What is asked: Write out each entry again. Keep every word exactly as it is.

[Object modeling scripts]
****************************************

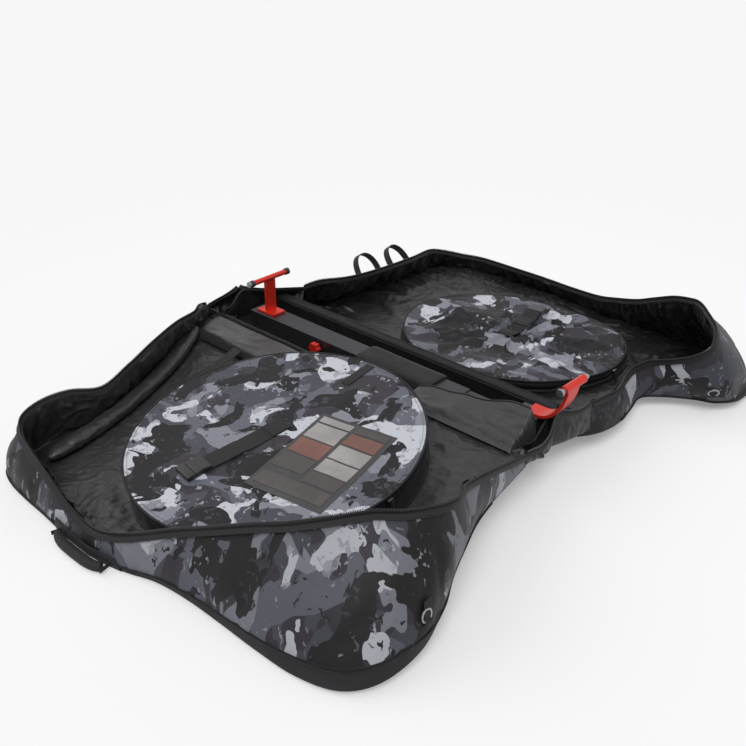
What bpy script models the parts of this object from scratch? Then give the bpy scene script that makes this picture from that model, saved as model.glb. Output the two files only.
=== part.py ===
"""Soft travel bag for a bicycle, opened flat on the floor.

The bag is a clamshell. A raised base runs down the middle, from the rear (-X) to the front (+X),
on four swivel castors. A half of the bag lies on each side of it: the near half towards -Y and
the far half towards +Y. Each half is a shallow tub with a fabric wall and holds a round wheel bag.
A telescopic rail on the base carries a rear axle mount and a front fork mount.
"""

import math

import bmesh
import bpy
from mathutils import Matrix, Vector

MM = 0.001

# The whole bag, opened flat
LENGTH = 1294 * MM
OPEN_WIDTH = 1800 * MM
RIM_HEIGHT = 265 * MM
GAP = 0.3 * MM
OVERRUN = 5 * MM

# The base pan under the bicycle
PAN_HALF_WIDTH = 100 * MM
PAN_REAR_INSET = 15 * MM
PAN_LENGTH = 1078 * MM
PAN_UNDERSIDE = 62.5 * MM
PAN_WALL = 4 * MM
PAN_SIDE_HEIGHT = 48 * MM
PAN_PEAK_HEIGHT = 37 * MM
PAN_PEAK_HALF_WIDTH = 60 * MM
PAN_CORNER = 40 * MM
PAN_CORNER_STEPS = 5
PAN_END_SHARES = (0.7, 0.35, 0.0, -0.35, -0.7)

# The two halves and their fabric hinge
PANEL = 4 * MM
PIPING_RADIUS = 4 * MM
HINGE_HEIGHT = 107 * MM
LIP_HEIGHT = 14 * MM
WALL_BULGE = 14 * MM
BULGE_FADE_ROWS = 3
SLOPE_STEP_ROWS = 0.5
FRAME_STEP_ROWS = 0.25
FRAME_STEP_SHARE = 0.05
WALL_RINGS = 4
STEPS_PER_ROW = 2
SKIN_CLAMP = 1
HINGE_STATIONS = 14
ZIP_RADIUS = 4.5 * MM

# The wheel bags. The near one is full and the far one lies slack and low.
NEAR_BAG_RADIUS = 340 * MM
NEAR_BAG_DEPTH = 70 * MM
NEAR_BAG_MARGIN = 8 * MM
FAR_BAG_RADIUS = 325 * MM
FAR_BAG_DEPTH = 30 * MM
FAR_BAG_MARGIN = 18 * MM
FAR_SHOULDER_DROP = 48 * MM
WHEEL_BAG_WALL = 4 * MM
WHEEL_BAG_FROM_REAR = 676 * MM
LID = 6 * MM
LID_HINGE_TURN = math.radians(15)
LID_SEGMENTS = 64
BAR_SEGMENTS = 24
ROUND_SEGMENTS = 32
WELD = 0.01 * MM
EDGE_DEGREES = 35
TUBE_DEGREES = 50
BEVEL_DEGREES = 40

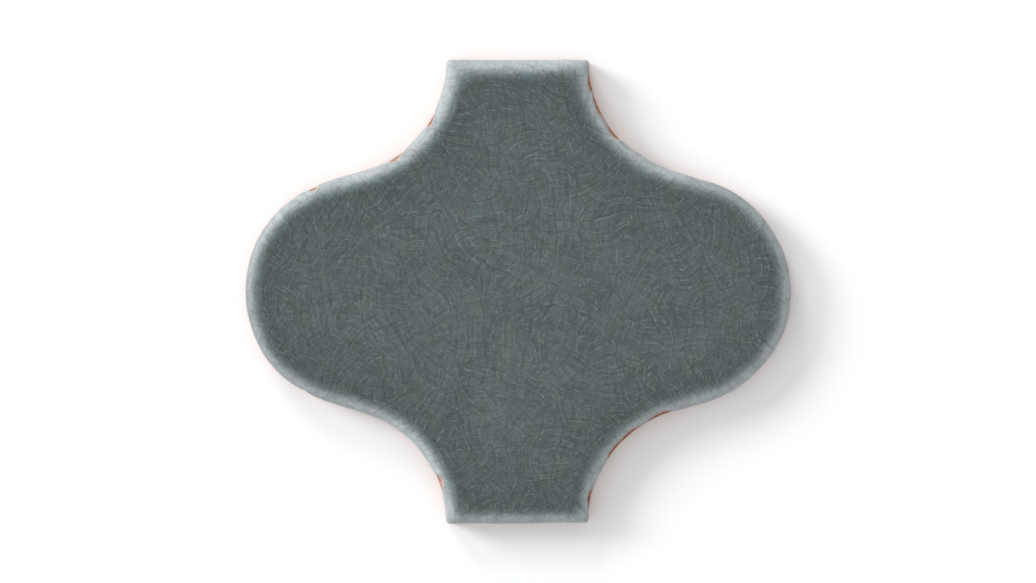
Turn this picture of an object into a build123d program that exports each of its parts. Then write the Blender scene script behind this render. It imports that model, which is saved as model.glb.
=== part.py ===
from build123d import *
from math import atan, cos, degrees, radians, sin, tan
import os

# Lantern (arabesque) tile: one piece of pressed red clay, cushioned round its glazed face, its
# sides drafted out to the foot, and its back grooved for the adhesive.
#
# X runs from lobe to lobe, Y from neck end to neck end, and +Z out of the glazed face. The origin
# is the centre of the back, which lies on Z = 0. Sizes are in millimetres and angles in degrees.

# Outline, where the tile is largest
tile_width = 175.0
tile_height = 149.0
neck_width = 46.0
flank_straight = 13.3
neck_corner_radius = 1.2

# Thickness and sides
thickness = 9.5
side_draft = 4.0
foot_chamfer = 0.5

# Cushioned edge of the glazed face
cushion_width = 5.5
cushion_drop = 2.2

# Keying grooves across the back
groove_pitch = 12.0
groove_width = 6.0
groove_depth = 1.0
groove_wall_angle = 60.0
groove_end_margin = 5.0

# How far a cutter runs past what it cuts
overcut = 3.0

# A flank is an arc, a straight, and the same arc turned over. It leaves the neck's corner and
# meets the lobe's tip upright, and it looks the same turned half round about its middle, so a
# neighbour's lobe nests in it. Its run in X is tan(turn / 2) times the sum of its run in Y and
# its straight, which gives the turn, and the radius is what is left of the run in Y.
flank_run_x = (tile_width - neck_width) / 2
flank_run_y = tile_height / 2
flank_turn = degrees(2 * atan(flank_run_x / (flank_run_y + flank_straight)))
flank_radius = (flank_run_y - flank_straight * cos(radians(flank_turn))) / (2 * sin(radians(flank_turn)))
neck_corner = Vector(neck_width / 2, tile_height / 2)

# The cushion starts on the drafted side, at this height and this far in from the outline
arris_height = thickness - cushion_drop
arris_inset = (arris_height - foot_chamfer) * tan(radians(side_draft))

# Grooves lie in pairs about a middle land, as many as the height holds
groove_reach = tile_height / 2 - groove_end_margin - groove_width / 2
groove_rows = 2 * int(groove_reach / groove_pitch + 0.5)


def draw_flanks():
    """Right-hand edge of the outline, from the lower neck corner round the lobe to the upper one."""
    lower_neck = JernArc((neck_corner.X, -neck_corner.Y), (0, 1), flank_radius, -flank_turn)
    lower_flank = Line(lower_neck @ 1, lower_neck @ 1 + flank_straight * (lower_neck % 1))
    lobe = JernArc(lower_flank @ 1, lower_flank % 1, flank_radius, 2 * flank_turn)
    upper_flank = Line(lobe @ 1, lobe @ 1 + flank_straight * (lobe % 1))
    JernArc(upper_flank @ 1, upper_flank % 1, flank_radius, -flank_turn)


def draw_cushion_waste():
    """What the cushion takes off, seen along the edge, with X inward from the outline and Y up."""
    cushion_end = arris_inset + cushion_width
    crown = EllipticalCenterArc((cushion_end, arris_height), cushion_width, cushion_drop, 90, arc_size=90)
    Polyline(
        crown @ 1,
        (-overcut, arris_height),
        (-overcut, thickness + overcut),
        (cushion_end, thickness + overcut),
        crown @ 0,
    )


# Routes of the cushion's cutter, round the right-hand lobe and along the upper neck end. Both run
# straight on past the neck corners, so that the two cuts meet there in a mitre.
with BuildLine() as lobe_route:
    Line((neck_corner.X, -neck_corner.Y - overcut), (neck_corner.X, -neck_corner.Y))
    draw_flanks()
    Line((neck_corner.X, neck_corner.Y), (neck_corner.X, neck_corner.Y + overcut))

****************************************

Solution to this task:
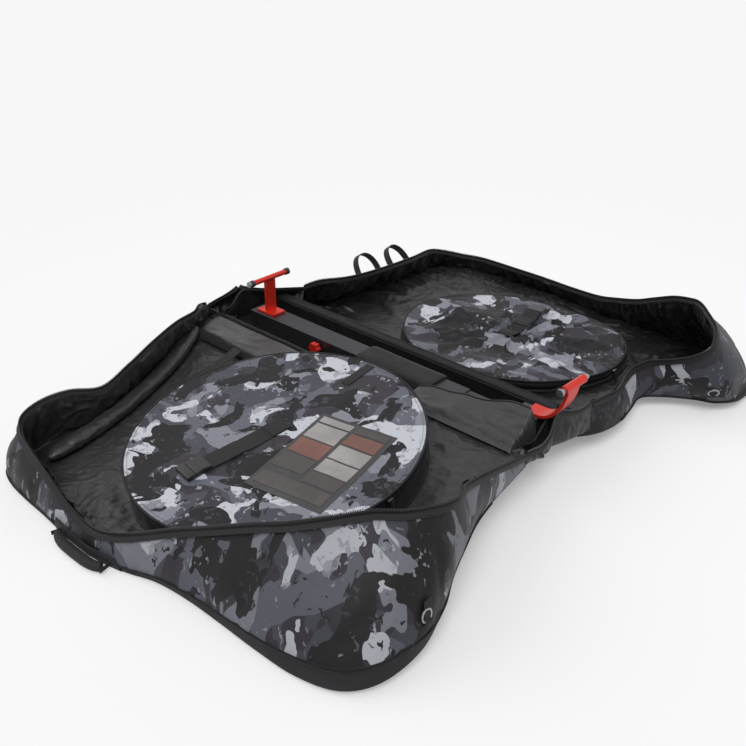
What bpy script models the parts of this object from scratch? Then give the bpy scene script that makes this picture from that model, saved as model.glb. Output the two files only.
=== part.py ===
"""Soft travel bag for a bicycle, opened flat on the floor.

The bag is a clamshell. A raised base runs down the middle, from the rear (-X) to the front (+X),
on four swivel castors. A half of the bag lies on each side of it: the near half towards -Y and
the far half towards +Y. Each half is a shallow tub with a fabric wall and holds a round wheel bag.
A telescopic rail on the base carries a rear axle mount and a front fork mount.
"""

import math

import bmesh
import bpy
from mathutils import Matrix, Vector

MM = 0.001

# The whole bag, opened flat
LENGTH = 1294 * MM
OPEN_WIDTH = 1800 * MM
RIM_HEIGHT = 265 * MM
GAP = 0.3 * MM
OVERRUN = 5 * MM

# The base pan under the bicycle
PAN_HALF_WIDTH = 100 * MM
PAN_REAR_INSET = 15 * MM
PAN_LENGTH = 1078 * MM
PAN_UNDERSIDE = 62.5 * MM
PAN_WALL = 4 * MM
PAN_SIDE_HEIGHT = 48 * MM
PAN_PEAK_HEIGHT = 37 * MM
PAN_PEAK_HALF_WIDTH = 60 * MM
PAN_CORNER = 40 * MM
PAN_CORNER_STEPS = 5
PAN_END_SHARES = (0.7, 0.35, 0.0, -0.35, -0.7)

# The two halves and their fabric hinge
PANEL = 4 * MM
PIPING_RADIUS = 4 * MM
HINGE_HEIGHT = 107 * MM
LIP_HEIGHT = 14 * MM
WALL_BULGE = 14 * MM
BULGE_FADE_ROWS = 3
SLOPE_STEP_ROWS = 0.5
FRAME_STEP_ROWS = 0.25
FRAME_STEP_SHARE = 0.05
WALL_RINGS = 4
STEPS_PER_ROW = 2
SKIN_CLAMP = 1
HINGE_STATIONS = 14
ZIP_RADIUS = 4.5 * MM

# The wheel bags. The near one is full and the far one lies slack and low.
NEAR_BAG_RADIUS = 340 * MM
NEAR_BAG_DEPTH = 70 * MM
NEAR_BAG_MARGIN = 8 * MM
FAR_BAG_RADIUS = 325 * MM
FAR_BAG_DEPTH = 30 * MM
FAR_BAG_MARGIN = 18 * MM
FAR_SHOULDER_DROP = 48 * MM
WHEEL_BAG_WALL = 4 * MM
WHEEL_BAG_FROM_REAR = 676 * MM
LID = 6 * MM
LID_HINGE_TURN = math.radians(15)
LID_SEGMENTS = 64
BAR_SEGMENTS = 24
ROUND_SEGMENTS = 32
WELD = 0.01 * MM
EDGE_DEGREES = 35
TUBE_DEGREES = 50
BEVEL_DEGREES = 40

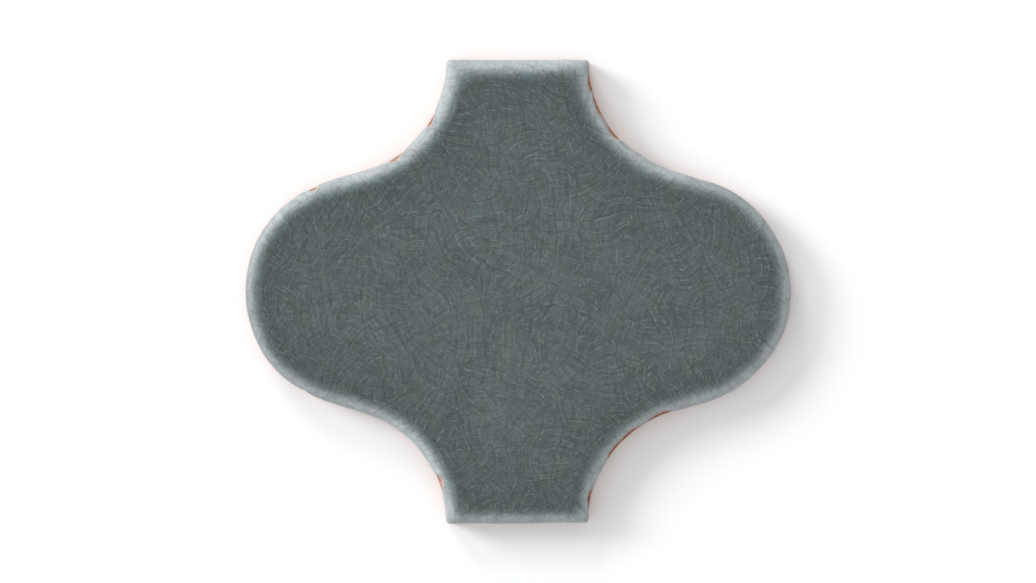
Turn this picture of an object into a build123d program that exports each of its parts. Then write the Blender scene script behind this render. It imports that model, which is saved as model.glb.
=== part.py ===
from build123d import *
from math import atan, cos, degrees, radians, sin, tan
import os

# Lantern (arabesque) tile: one piece of pressed red clay, cushioned round its glazed face, its
# sides drafted out to the foot, and its back grooved for the adhesive.
#
# X runs from lobe to lobe, Y from neck end to neck end, and +Z out of the glazed face. The origin
# is the centre of the back, which lies on Z = 0. Sizes are in millimetres and angles in degrees.

# Outline, where the tile is largest
tile_width = 175.0
tile_height = 149.0
neck_width = 46.0
flank_straight = 13.3
neck_corner_radius = 1.2

# Thickness and sides
thickness = 9.5
side_draft = 4.0
foot_chamfer = 0.5

# Cushioned edge of the glazed face
cushion_width = 5.5
cushion_drop = 2.2

# Keying grooves across the back
groove_pitch = 12.0
groove_width = 6.0
groove_depth = 1.0
groove_wall_angle = 60.0
groove_end_margin = 5.0

# How far a cutter runs past what it cuts
overcut = 3.0

# A flank is an arc, a straight, and the same arc turned over. It leaves the neck's corner and
# meets the lobe's tip upright, and it looks the same turned half round about its middle, so a
# neighbour's lobe nests in it. Its run in X is tan(turn / 2) times the sum of its run in Y and
# its straight, which gives the turn, and the radius is what is left of the run in Y.
flank_run_x = (tile_width - neck_width) / 2
flank_run_y = tile_height / 2
flank_turn = degrees(2 * atan(flank_run_x / (flank_run_y + flank_straight)))
flank_radius = (flank_run_y - flank_straight * cos(radians(flank_turn))) / (2 * sin(radians(flank_turn)))
neck_corner = Vector(neck_width / 2, tile_height / 2)

# The cushion starts on the drafted side, at this height and this far in from the outline
arris_height = thickness - cushion_drop
arris_inset = (arris_height - foot_chamfer) * tan(radians(side_draft))

# Grooves lie in pairs about a middle land, as many as the height holds
groove_reach = tile_height / 2 - groove_end_margin - groove_width / 2
groove_rows = 2 * int(groove_reach / groove_pitch + 0.5)


def draw_flanks():
    """Right-hand edge of the outline, from the lower neck corner round the lobe to the upper one."""
    lower_neck = JernArc((neck_corner.X, -neck_corner.Y), (0, 1), flank_radius, -flank_turn)
    lower_flank = Line(lower_neck @ 1, lower_neck @ 1 + flank_straight * (lower_neck % 1))
    lobe = JernArc(lower_flank @ 1, lower_flank % 1, flank_radius, 2 * flank_turn)
    upper_flank = Line(lobe @ 1, lobe @ 1 + flank_straight * (lobe % 1))
    JernArc(upper_flank @ 1, upper_flank % 1, flank_radius, -flank_turn)


def draw_cushion_waste():
    """What the cushion takes off, seen along the edge, with X inward from the outline and Y up."""
    cushion_end = arris_inset + cushion_width
    crown = EllipticalCenterArc((cushion_end, arris_height), cushion_width, cushion_drop, 90, arc_size=90)
    Polyline(
        crown @ 1,
        (-overcut, arris_height),
        (-overcut, thickness + overcut),
        (cushion_end, thickness + overcut),
        crown @ 0,
    )


# Routes of the cushion's cutter, round the right-hand lobe and along the upper neck end. Both run
# straight on past the neck corners, so that the two cuts meet there in a mitre.
with BuildLine() as lobe_route:
    Line((neck_corner.X, -neck_corner.Y - overcut), (neck_corner.X, -neck_corner.Y))
    draw_flanks()
    Line((neck_corner.X, neck_corner.Y), (neck_corner.X, neck_corner.Y + overcut))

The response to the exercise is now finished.